Viking Hoard’s nobbling was discovered because samples from the horse were sent for analysis after it ran poorly at Tramore. Samples are routinely taken from all winners in Ireland and from approximately 200 other horses during a year which “run unaccountably badly.”
There are some 30,000 runners a year in Ireland so the random testing of horses that “run unaccountably badly” equates to one test per every 150 runners.
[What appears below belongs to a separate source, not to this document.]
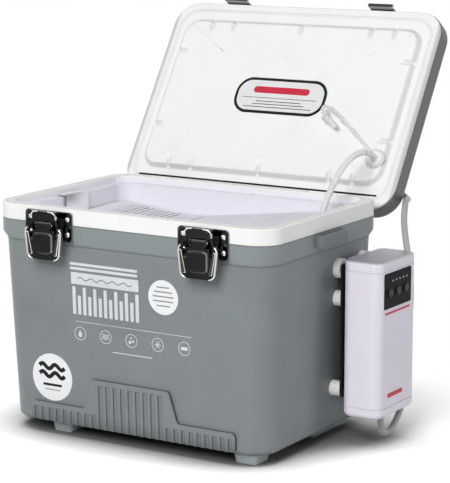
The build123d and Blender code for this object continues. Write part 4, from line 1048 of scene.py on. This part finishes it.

In the 13 fixtures that have taken place so far in February 2021 samples from just three non-winners were sent for analysis —
Clondaw Secret (9/2 — 7/2) finished 5th or 6 runners at Down Royal 04 February
Direct Fire (13/2 — 15/8 favourite) finished 10th of 16 runners at Fairyhouse 08 February
Cregane Ned (100/1 - 66/1) the subject of a running and riding enquiry when it finished 3rd at Thurles 15 February
During this month alone there have been 35 unplaced favourites, many of which would fall into the category of “ran unaccountably badly” but of them only Direct Fire had samples taken for analysis.
Gorki D’airy is a case in point. This 5/4 favourite pulled up in the race in which Cregane Ned finished third at Thurles. The stewards requested the IHRB Vet to examine Gorki D’airy and it was found to be “post-race normal.” The stewards then heard from rider Patrick Mullins who reported his mount “never travelled.”
When Viking Hoard pulled up at Tramore in 2018 rider Kevin Brouder similarly informed the stewards that Viking Hoard “never travelled.” The stewards requested the IHRB Vet to examine the animal and it was also found to be “post-race normal.”
Up to this point these two incidents appear identical but the difference was that samples from Viking Hoard were taken for analysis but no such samples were taken from Gorki D’airy.
Without the samples from Viking Hoard being tested we would have never known that he was nobbled.
With only one horse out of every 150 runners randomly selected for testing and if this selection process does not actively target horses like Viking Hoard it’s not that surprising that only one such incident of a horse being sedated has ever been detected.
I don’t know how much it costs to get samples tested but as the IHRB Vets are already examining a significant proportion of horses that “run unaccountably badly” it would seem prudent to take samples from each of these animals for analysis. If there are other Viking Hoards out there it’s the only way they will be discovered.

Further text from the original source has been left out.